Arruda has said she would be afraid to go back. Her lawyer, Nehemias Domingos de Melo, said there must be safety guarantees for Arruda to return, adding that two other colleges have offered her full scholarships.

Brown said that if she came back, the school’s security guards would make sure she could study safely.

Videos of students ridiculing and cursing Arruda turned up on the Web, quickly making headlines across Brazil and drawing attention around the world.

Arruda was forced to put on a professor’s white lab coat to cover her short, pink dress and was escorted away by police amid a hail of insults by students, some chanting “whore, whore.”

The case drew widespread protests in Brazil — from government officials, a national students union, and local celebrities and others who used the color pink to frame their Twitter profile photos and send messages of support.
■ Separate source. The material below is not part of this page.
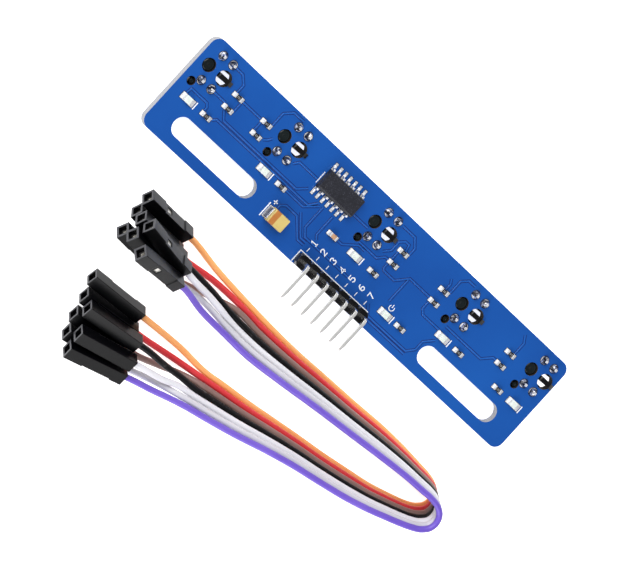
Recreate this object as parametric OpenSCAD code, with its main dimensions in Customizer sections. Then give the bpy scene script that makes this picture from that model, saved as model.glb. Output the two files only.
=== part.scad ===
// Five-channel reflective line sensor bar for a line-following robot, with its seven-way jumper lead.
// Units are millimetres, +Z is up, and the sensors stand on the plane z = 0.
// X runs along the bar and Y across it. The header points towards -Y.

/* [Board] */
// Length of the circuit board along X
board_l = 95; // [95:1:110]
// Width of the circuit board along Y
board_w = 20; // [20:1:24]
// Thickness of the circuit board
board_t = 1.6; // [1.2:0.2:2]
// Radius of the board's corners
corner_r = 1.8; // [0.5:0.1:3]

/* [Mounting slots] */
// Distance between the centres of the two mounting slots
slot_spacing = 65; // [62:1:68]
// Width of each mounting slot
slot_w = 3.9; // [3:0.1:4.2]
// Length of each mounting slot from end to end
slot_l = 20.4; // [16:0.2:21]
// How far the slots lie from the board's centre line, towards the header
slot_offset = 5.95; // [5.9:0.05:6.2]

/* [Sensors] */
// Height of a sensor housing below the board
sensor_h = 3.4; // [3.2:0.1:6]
// Size of a sensor housing along X
sensor_w = 5.8; // [5.8:0.1:6.2]
// Size of a sensor housing along Y
sensor_l = 9.6; // [9.6:0.1:10]
// Radius of the two wells that hold the lenses
well_r = 1.75; // [1.7:0.05:1.8]
// Radius of a lens
lens_r = 1.6; // [1.4:0.05:1.6]

/* [Header] */
// Spacing of the header pins and of the connectors
pin_pitch = 2.54; // [2.54:0.01:2.6]
// Thickness of a square header pin
pin_w = 0.64; // [0.5:0.02:0.64]
// Height of the header's plastic strip
strip_h = 1.5; // [1:0.1:2.6]
// How far the pins reach beyond the board's edge
pin_reach = 5.9; // [5:0.1:8]

/* [Jumper lead] */
// Length of a connector housing
plug_l = 12.1; // [11:0.1:14]
// Width and height of a connector housing
plug_w = 2.5; // [2.3:0.05:2.5]
// Width of the square socket in a connector housing
socket_w = 1.6; // [1.4:0.05:1.7]
// Diameter of one insulated wire
wire_d = 1.2; // [0.8:0.05:1.22]
// Distance between neighbouring wires of the ribbon
ribbon_pitch = 1.3; // [1.28:0.01:1.35]

/* [Hidden] */
$fn = 48;
eps = 0.01;

// Heights of the board's two faces, and the board's centre line. The frame's origin is under the
// middle of the bar measured with its header pins, so the board's centre is moved off it.
board_bottom = sensor_h;
board_top = sensor_h + board_t;
board_y = pin_reach / 2;

// Centres of the five sensors along the bar, measured from the board's centre
sensor_xs = [-42.9, -23.3, 0.7, 24.4, 43.7];
sensor_y = 5.1;

// Places inside one sensor, measured from its centre
lead_x = 1.27;
lead_y = 2.8;
lead_w = 0.5;
lead_hole_r = 0.45;
lens_y = 2.9;
well_h = 2.5;
sensor_corner_r = 1.5;
post_at = [-2.1, 0];
post_r = 1.15;
post_hole_r = 1.3;
peg_at = [-2.6, -4.05];
peg_r = 0.5;
peg_hole_r = 0.85;
clip_at = [1.7, 0];
clip_hole_r = 1.5;
clip_gap_x = 0.95;
clip_gap_w = 2.3;
clip_t = 0.9;

// Solder fillets on the sensor leads
solder_r = 0.85;
solder_h = 0.9;

// Header
header_x = 0.65;
header_n = 7;
header_y = -board_w / 2 + 1.25;
strip_w = 2.5;
strip_chamfer = 0.55;
bend_r = 0.8;
pin_rise = 4.1;
pin_tail = 1;
pin_tip_l = 1.2;
pin_tip_w = 0.34;

// Comparator in a 14-lead small outline package
chip_at = [-10.5, 4.5];
chip_l = 8.65;
chip_w = 3.9;
chip_stand = 0.15;
chip_h = 1.45;
chip_pitch = 1.27;
chip_foot = 3.05;

// Small parts on the board, as places measured from the board's centre
lamp_xs = [-43.6, -23.9, 0.1, 23.9, 43.6];
lamp_y = -1.7;
power_lamp_at = [12.3, -5.6];
lamp_l = 2;
lamp_w = 1.25;
lamp_h = 0.75;
resistor_at = [
    for (x = [-36.9, -29.6, 6.8, 17.9, 36.3]) for (y = [4.5, 1.8]) [x, y],
    for (x = [-39, -19.5, 5, 28.3, 39.2]) [x, -1.7],
    [16.3, -5.6]
];
bypass_at = [-5.7, -1.8];
chip_part_l = 1.6;
chip_part_w = 0.8;
chip_part_h = 0.45;
chip_part_end = 0.32;
tantalum_at = [-16.15, -6.4];
tantalum_l = 3.5;
tantalum_w = 2.8;
tantalum_h = 1.9;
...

Civil police in the city of Sao Bernardo do Campo outside Sao Paulo, where the university is located, said they will investigate the students accused of heckling Arruda. The university had said some would be suspended, but Brown announced with Arruda’s reinstatement that hecklers won’t be punished.

Arruda’s expulsion prompted a demand from the Education Ministry that the university explain why it had kicked her out. The Ministry said Tuesday that an explanation was no longer needed because she was reinstated, but that it would follow the case closely.

Although Brazil is known for revealing clothing — especially in beach cities, where one popular style of bikini is so skimpy that it’s called “dental floss” — most college students dress more modestly on campus, commonly in jeans and T-shirts.

“I always dressed in a way that makes me feel good and that doesn’t offend anybody,” Arruda told Brazil’s Globo TV. “I was always like that and was never recriminated by anybody.”